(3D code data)
--------------------
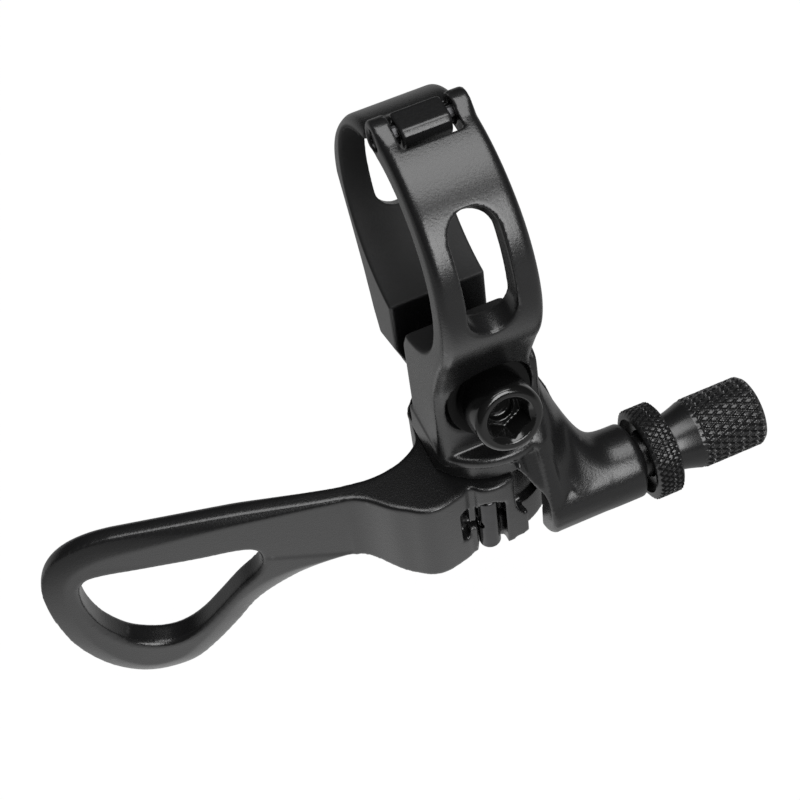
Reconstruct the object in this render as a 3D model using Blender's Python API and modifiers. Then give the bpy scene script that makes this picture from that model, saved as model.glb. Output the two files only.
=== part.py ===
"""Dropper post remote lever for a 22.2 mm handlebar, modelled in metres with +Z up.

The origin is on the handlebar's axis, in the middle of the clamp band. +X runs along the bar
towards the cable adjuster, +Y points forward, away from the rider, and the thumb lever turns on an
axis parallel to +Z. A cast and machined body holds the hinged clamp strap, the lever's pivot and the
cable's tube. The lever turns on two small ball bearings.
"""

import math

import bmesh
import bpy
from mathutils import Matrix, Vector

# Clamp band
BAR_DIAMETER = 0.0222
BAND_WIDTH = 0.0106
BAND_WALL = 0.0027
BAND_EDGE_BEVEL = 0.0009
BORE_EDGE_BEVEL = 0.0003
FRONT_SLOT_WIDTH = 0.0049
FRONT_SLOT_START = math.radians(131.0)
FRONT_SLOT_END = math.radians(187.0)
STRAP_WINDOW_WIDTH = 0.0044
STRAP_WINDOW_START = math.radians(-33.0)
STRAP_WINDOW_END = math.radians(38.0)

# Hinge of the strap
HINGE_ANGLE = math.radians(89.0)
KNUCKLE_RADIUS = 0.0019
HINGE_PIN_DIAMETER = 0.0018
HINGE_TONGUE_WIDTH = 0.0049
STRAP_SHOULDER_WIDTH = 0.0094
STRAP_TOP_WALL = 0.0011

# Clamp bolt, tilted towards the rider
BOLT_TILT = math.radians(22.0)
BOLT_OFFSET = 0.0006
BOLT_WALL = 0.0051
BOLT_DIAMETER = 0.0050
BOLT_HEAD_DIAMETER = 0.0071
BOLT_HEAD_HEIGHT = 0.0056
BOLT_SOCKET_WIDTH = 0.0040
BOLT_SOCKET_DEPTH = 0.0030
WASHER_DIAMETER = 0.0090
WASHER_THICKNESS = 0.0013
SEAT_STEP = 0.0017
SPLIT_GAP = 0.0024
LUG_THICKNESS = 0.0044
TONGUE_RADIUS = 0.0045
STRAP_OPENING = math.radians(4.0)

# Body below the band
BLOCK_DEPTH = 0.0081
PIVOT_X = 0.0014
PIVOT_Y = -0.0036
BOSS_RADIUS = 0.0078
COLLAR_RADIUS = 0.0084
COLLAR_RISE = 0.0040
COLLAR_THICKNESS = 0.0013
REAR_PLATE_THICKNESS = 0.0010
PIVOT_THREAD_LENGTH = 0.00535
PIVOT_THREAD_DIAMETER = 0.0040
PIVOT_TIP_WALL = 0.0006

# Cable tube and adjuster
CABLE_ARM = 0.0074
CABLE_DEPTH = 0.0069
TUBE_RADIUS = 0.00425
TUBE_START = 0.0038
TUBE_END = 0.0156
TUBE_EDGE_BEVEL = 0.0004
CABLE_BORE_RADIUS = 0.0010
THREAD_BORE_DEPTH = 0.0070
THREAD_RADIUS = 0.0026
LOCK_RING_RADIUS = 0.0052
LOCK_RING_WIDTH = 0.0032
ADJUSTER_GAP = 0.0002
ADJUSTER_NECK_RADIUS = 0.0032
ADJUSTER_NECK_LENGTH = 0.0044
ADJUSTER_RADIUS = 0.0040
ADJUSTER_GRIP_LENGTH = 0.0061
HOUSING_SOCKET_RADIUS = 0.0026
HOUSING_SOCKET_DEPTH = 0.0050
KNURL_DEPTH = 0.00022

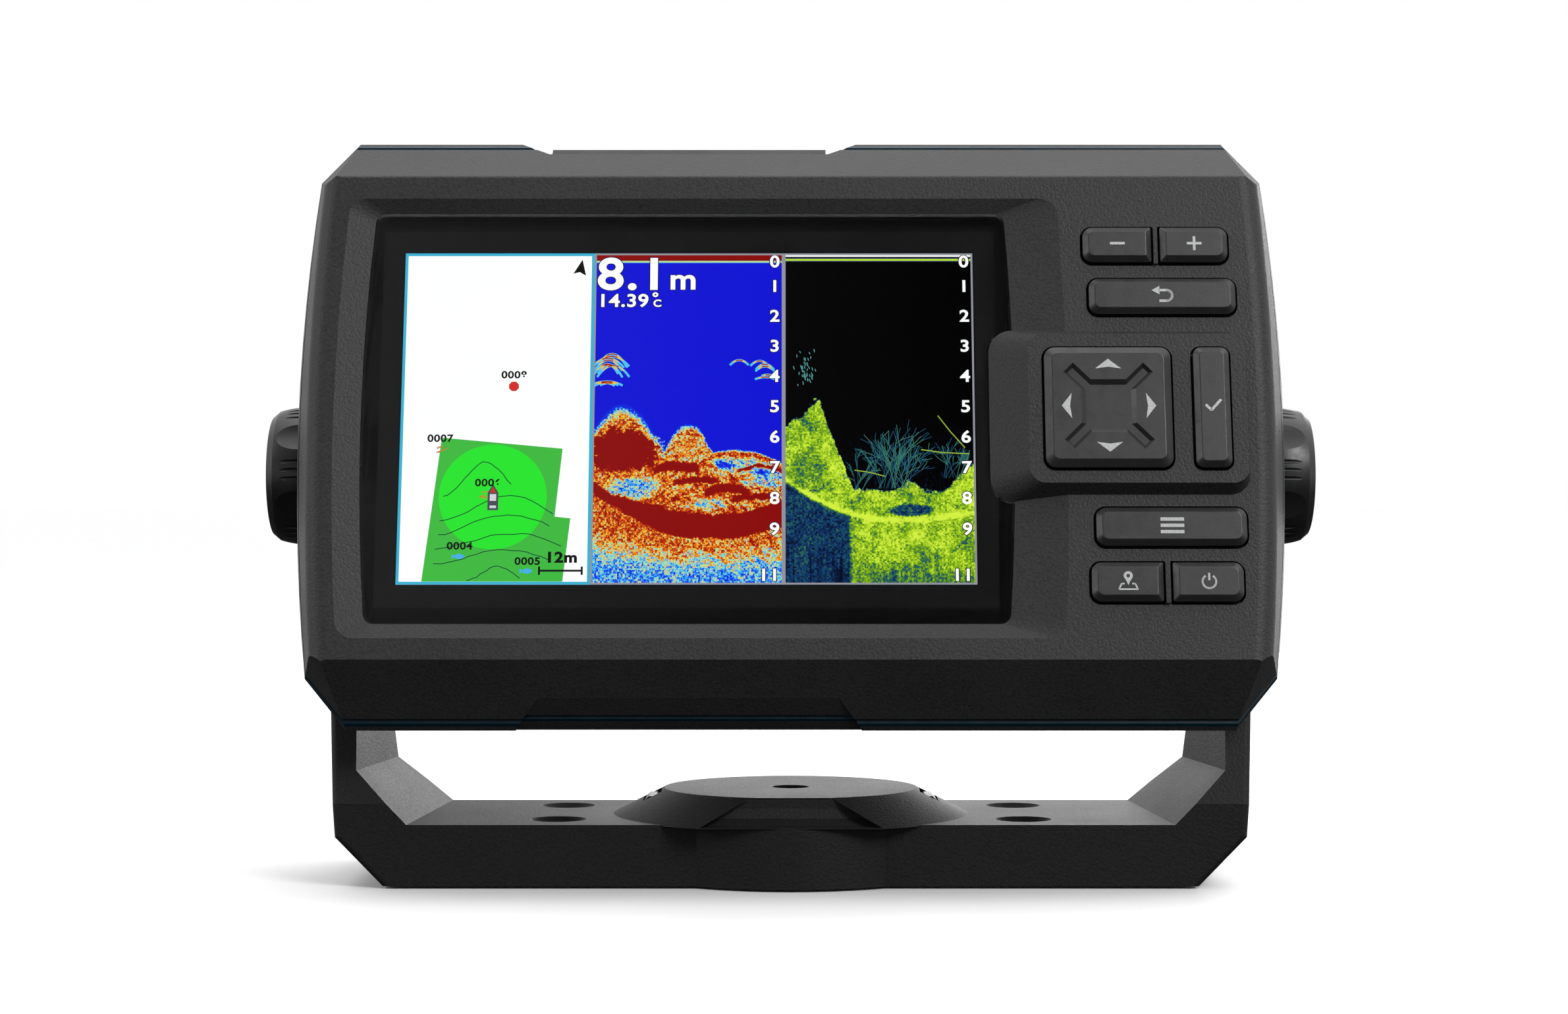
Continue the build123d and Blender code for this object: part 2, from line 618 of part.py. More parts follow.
--------------------
▸ Aim
The answer should consist of the lines from the first line of the entries through the line with "with +Z up.", copied exactly.

▸ Answer
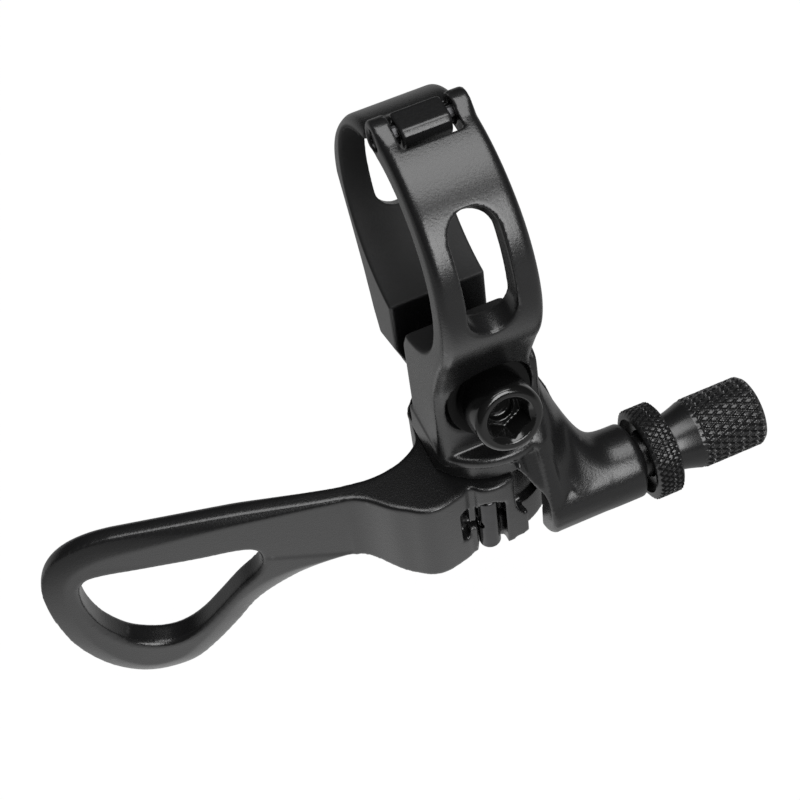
Reconstruct the object in this render as a 3D model using Blender's Python API and modifiers. Then give the bpy scene script that makes this picture from that model, saved as model.glb. Output the two files only.
=== part.py ===
"""Dropper post remote lever for a 22.2 mm handlebar, modelled in metres with +Z up.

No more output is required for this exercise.